Barack Obama jouait sa crédibilité dans l’affaire et le moins que l’on puisse dire, c’est qu’il est sorti victorieux, du moins provisoirement, de l’épreuve. Avec l’adoption par la Chambre des représentants (219 voix pour, 212 voix contre, dont 44 démocrates) d’une loi destinée à favoriser la réduction des gaz à effet de serre (GES), le président américain concrétise une promesse majeure de campagne et lance son pays à la poursuite de l’Europe, qui se targue avec justesse d’être à la pointe du combat planétaire contre le réchauffement climatique.

 

 La lutte contre le réchauffement climatique relancée

 

Qu’en est-il au juste de cette loi ? Son objectif est de faire diminuer les émissions de GES de 17% d’ici 2020 et de 83% d’ici 2050 par rapport à leur niveau de 2005 (à ce jour, un Américain émet 19 tonnes de CO2 par an, contre 4,3 tonnes pour un Chinois).

Le texte adopté prévoit la mise en place d’un système de marché d’émission - appelé le plus souvent marché carbone -, où les plus gros pollueurs auront la possibilité d’acheter des permis d’émission auprès d’acteurs économiques plus vertueux, ou en tous les cas moins pollueurs. Il s’agit d’un système incitatif qui existe déjà en Europe et qui est censé récompenser les industries qui mèneront des efforts de transformation pour moins émettre de CO2, tout en pénalisant financièrement les gros émetteurs.

Pour autant, la loi américaine n’est pas aussi ambitieuse qu’il y paraît, de nombreuses concessions ayant été faites pour les industries polluantes telles que les mines ou la production d’électricité à partir de charbon. Il n’empêche. En adoptant cette loi, qui devra tout de même être confirmée par le Sénat, les Etats-Unis confirment qu’ils ont dépassé le débat sur la réalité du réchauffement climatique longtemps nié par l’administration Bush. Cela place la prochaine Conférence de Copenhague de décembre prochain sous de bons auspices afin de dégager un consensus international pour trouver une suite au protocole de Kyoto.

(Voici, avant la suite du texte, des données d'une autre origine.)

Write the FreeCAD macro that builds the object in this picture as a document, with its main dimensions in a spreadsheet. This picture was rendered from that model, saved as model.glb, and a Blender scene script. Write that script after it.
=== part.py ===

Mais le plus important, c’est que l’administration américaine semble convaincue que la réduction des émissions de gaz à effet de serre n’est pas simplement porteuse de contraintes mais qu’elle offre de réelles opportunités. Réduire l’émission de CO2, c’est par exemple moderniser l’habitat qui est l’une des principales sources de rejet. Et cette modernisation signifie des chantiers et donc des emplois, dont le président Obama rappelle à juste titre qu’ils ne peuvent pas être délocalisés. De même, les transports seront aussi concernés, ce qui offre à l’industrie automobile, bien mal en point, de nouvelles pistes de conversion.

 

Des résistances demeurent

 

Il faut aussi ajouter à cela le fait que la réduction des GES dans l’industrie exige des technologies qui restent encore à être inventées, d’où une formidable aubaine pour la recherche et le développement. La mise en place de filière scientifique dédiée au développement durable dans les grands centres universitaires américains témoigne bien de cette tendance qui est en train de se mettre en place : «green is business».

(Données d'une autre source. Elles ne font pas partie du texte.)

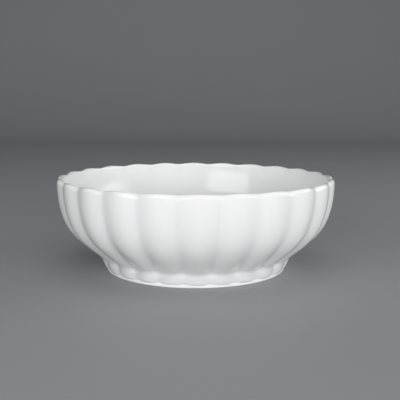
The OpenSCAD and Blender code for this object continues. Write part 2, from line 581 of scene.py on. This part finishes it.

Pour autant, la partie est loin d’être gagnée. Nombre d’élus, y compris des démocrates, estiment que toute contrainte sur les industries est une menace au mode de vie américain et à la compétitivité de l’économie. Alors que l’Europe a bien l’intention de bâtir sa croissance sur l’économie verte aussi vite que possible, l’Amérique risque encore de rater ce virage technologique et d’entériner le déclin que nombre d’observateurs lui prédisent.